Se nas duas leituras anteriores foram ressaltadas situações de dificuldades enfrentadas por uma comunidade exilada e outra, oprimida em sua própria terra pelos romanos, ambas sofrendo de fome e dificuldades econômicas, essa terceira leitura parte de uma experiência pessoal de Paulo, que, após tudo sofrer para testemunhar a sua fé em Jesus ressuscitado, pergunta retoricamente: “Quem nos separará do amor de Cristo” (v. 35). E é ele mesmo quem responde: nada. Nem a fome, morte, perseguição, espada, principados, etc.
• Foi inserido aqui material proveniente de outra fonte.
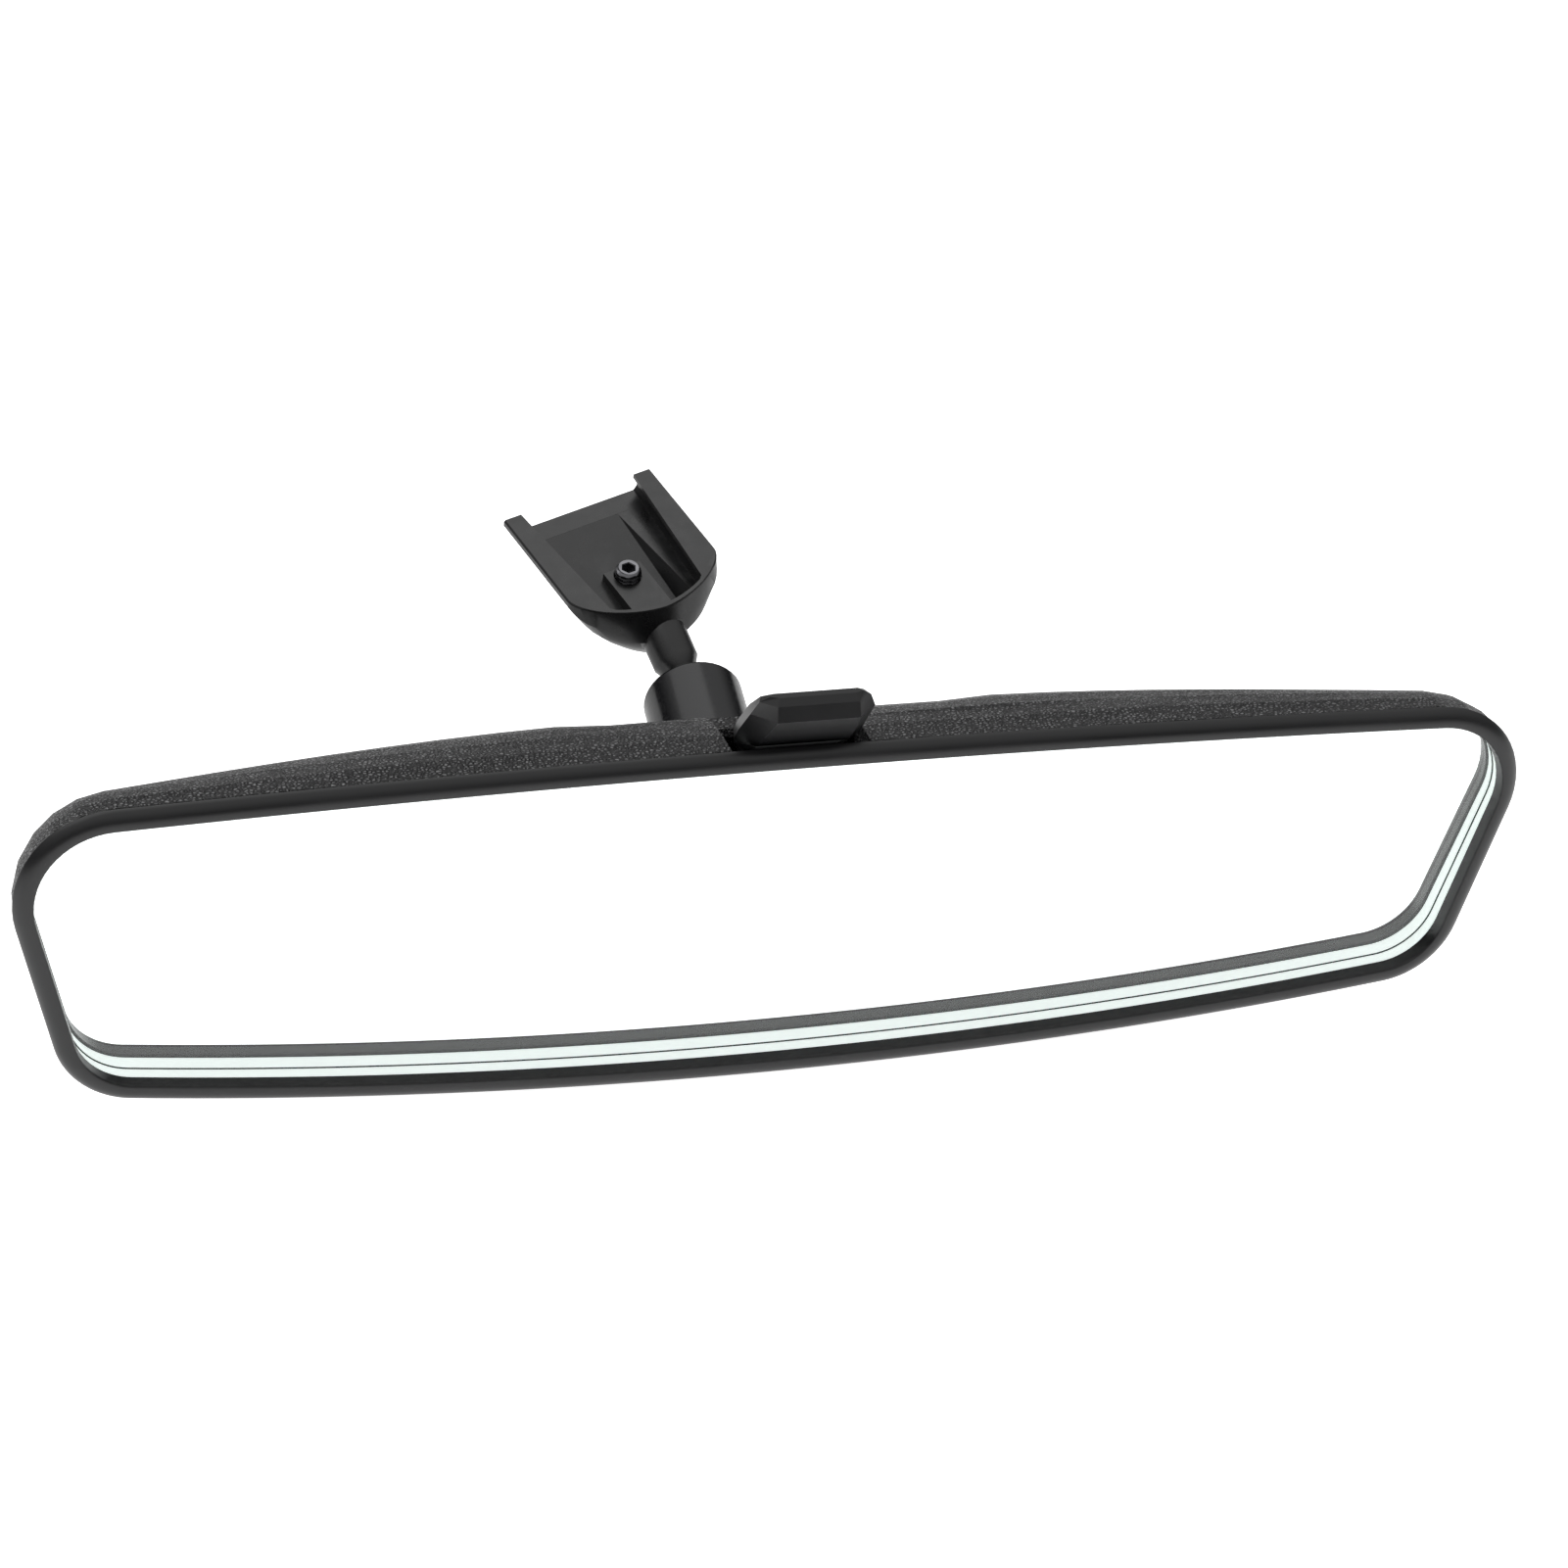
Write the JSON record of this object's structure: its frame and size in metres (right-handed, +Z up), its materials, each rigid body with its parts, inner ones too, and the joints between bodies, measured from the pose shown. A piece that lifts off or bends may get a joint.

Nada nos separará do amor de Deus manifestado em Cristo Jesus, nosso Senhor (v.39). A salvação é um dom gratuito de Deus para a humanidade. Ademais, Paulo acrescenta o substantivo espada aos muitos outros fatores elencados por ele em outros escritos (1Ts 3,7ç 1Cor 12,7-10; Fl 1,12-14.19-25; 2,17; Col 1,24) para demonstrar a adesão a Cristo. A espada romana é a mesma que, mais tarde, decepará a sua cabeça, fazendo-o mártir em Roma pelo testemunho da fé em Cristo. Por ironia, trata-se de uma carta dirigida aos romanos. Outro detalhe importante nos fatores elencados por Paulo é a crença de que muitos creem em entidades do além, em poderes que podem influenciar nossas vidas. Muitos seguiam esse caminho. Paulo se diz convencido de que nada disso nos pode afastar do amor salvador e misericordioso de Deus.           

 

III.  PISTAS PARA REFLEXÃO

  1. Demonstrar para a comunidade os sentidos simbólico e real da multiplicação dos pães. Não se trata de um simples milagre ou uma mágica realizada por Jesus. Tampouco  um milagre econômico realizado por um governo bonzinho. E nem mesmo um milagre religioso que muitas igrejas saem pregando, iludindo o povo com a multiplicação de seu dinheiro. Não se trata de uma teologia da prosperidade econômica em nome de Deus. Muito pelo contrário, trata-se do milagre da distribuição e da partilha dos bens da criação, redistribuição de renda, etc.
  2. Chamar a atenção da comunidade para o fato de a eucaristia ser o sinal dessa presença real de partilha do pão e da vida do ressuscitado, Jesus de Nazaré. No entanto, a comunidade, assim como a multidão do evangelho e o povo do deserto, não pode ficar parada após o comer, nem esperar que outros manás caiam do céu. É preciso caminhar sempre.